In noting why we had to be careful with Lubavitcher sources, we wrote (and he fails to
quote these words) “To believers it cannot be that the man who stands between them and
God could have had a life like any other. Even that which seems prosaic is understood as
appearing so only to the uninitiated, and therefore things can never be what they seem.
For believers, beneath the surface reality there is to be found a deeper truth. Only one
who has the key can thus unlock the whole truth, and that key is possessed only by those who are truly Hasidim,” (p. 65) Yes we did use Lubavitcher sources, but not all and not
always if we could find more reliable ones elsewhere.

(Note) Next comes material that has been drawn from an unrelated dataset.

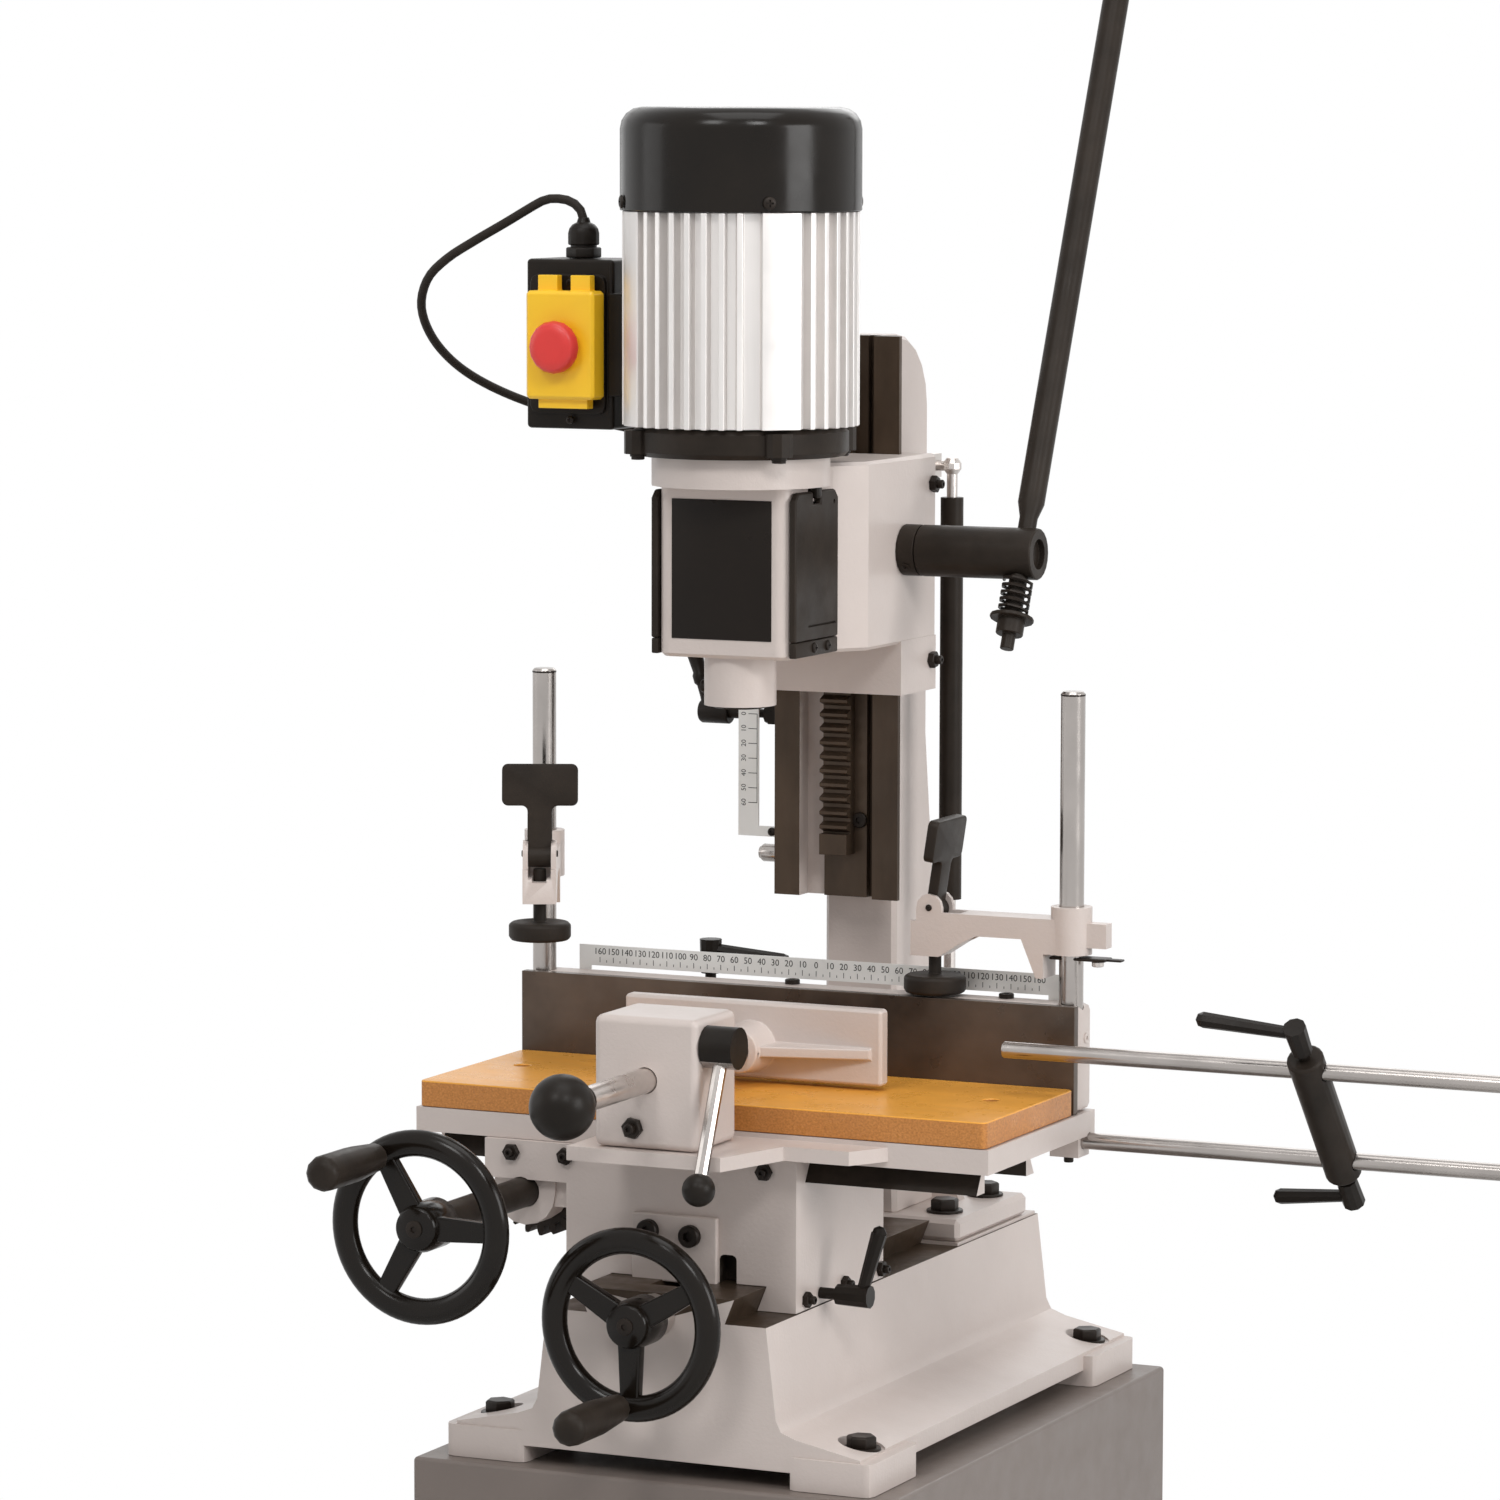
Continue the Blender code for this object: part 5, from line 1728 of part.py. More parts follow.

The assertion that the late Barry Gourary, z’l hated his uncle “with a passion” is yet
another of the libels Rapoport perpetrates against a man who cannot defend himself
against such calumnies. The very accusation he later makes against us! Shame on you.
Where is there any evidence to support such a hateful accusation, one that has been
refuted by Zalman Alpert and others, who actually knew and spoke to him.

Our book is our final word on how we explain matters; references to earlier interviews by
one or another of us in the papers are not relevant. In the course of the book and
discussions between us the narrative evolved. By this we should be judged. Not by a
reporter’s characterization nor by a blogger’s or a hasid’s.

We “intimate” nothing. That is a word Rapoport uses to characterize our work. We are
very careful in our language. When we know something, we say it and when we do not,
we leave matters as open questions. We say Moussia and Mendel “may have” attended a
theatre (we know she did even after he became Rebbe). We never say they chose that
over attending synagogues as Rapoport accused us of saying or intimating. And yes, they
may have attended the theatre – chances are they did. Horrors.

On the matter of the purloined copy of the uncorrected galleys, Rapoport, who apparently
is in charge of the portfolio on “ethics” for Lubavitch see here:
( now adds yet another lie
– time for teshuva, Rabbi, teshuva. The Seforim blog was never sent a copy of the
uncorrected galleys that you claim to have received from them. We cannot vouch for
when and from whom Rabbi Rapoport received his purloined copy, but it adds insult to
injury for him to continue to claim it was all above-board. That the Seforim blog will
allow itself to be a tool of his lying and post this claim of course adds to our dismay.

Finally, Rapoport once again claims that our book constitutes an effort “to malign the
name of a great man after his death.” We believe our book does quite the opposite and
shows how this great man was a complex, fascinating and extraordinary man. We have
devoted years of our lives to this task. We believe the truth is as one person close to
Chabad who wrote us after reading the book said – and we shall quote him and if he
chooses to reveal his identity, he may and if not that is his right (having seen how people
like Rapoport attack and twist the words those with whom they disagree) and maybe a
good idea. This reader wrote:
“While I am sure that there are many within the movement who are
dissatisfied with your treatment of the Rebbe as a human being effected [sic] by
his time and human emotion, I believe that the perspective brought by you both
has done a great service to those who wish to better understand the phenomenon
of Chabad generally and the Rebbe in particular. Rather than diminish the Rebe
[sic] and his accomplishments, you have magnified both by placing them in
context. The "Great Oz" has not been shown to be a mere mortal, but rather, a
mere mortal has been shown to be the "Great Oz" (L'Havdil).”

We think this reader of ours got it right, and we hope this will be the last word on the
subject here, as we have been promised by the Seforim Blog that it would be.

1 comment:

Anonymous said...

You have produced a view of a man who exemplified the emotional & religious wrestling typical of his Orthodox peers (such as R. Sloveitchik, Ms. Leibovitz et al..
A chassid can not find peace in discord; those who could became the leaders. Thank you for another view of generational giant & his wife.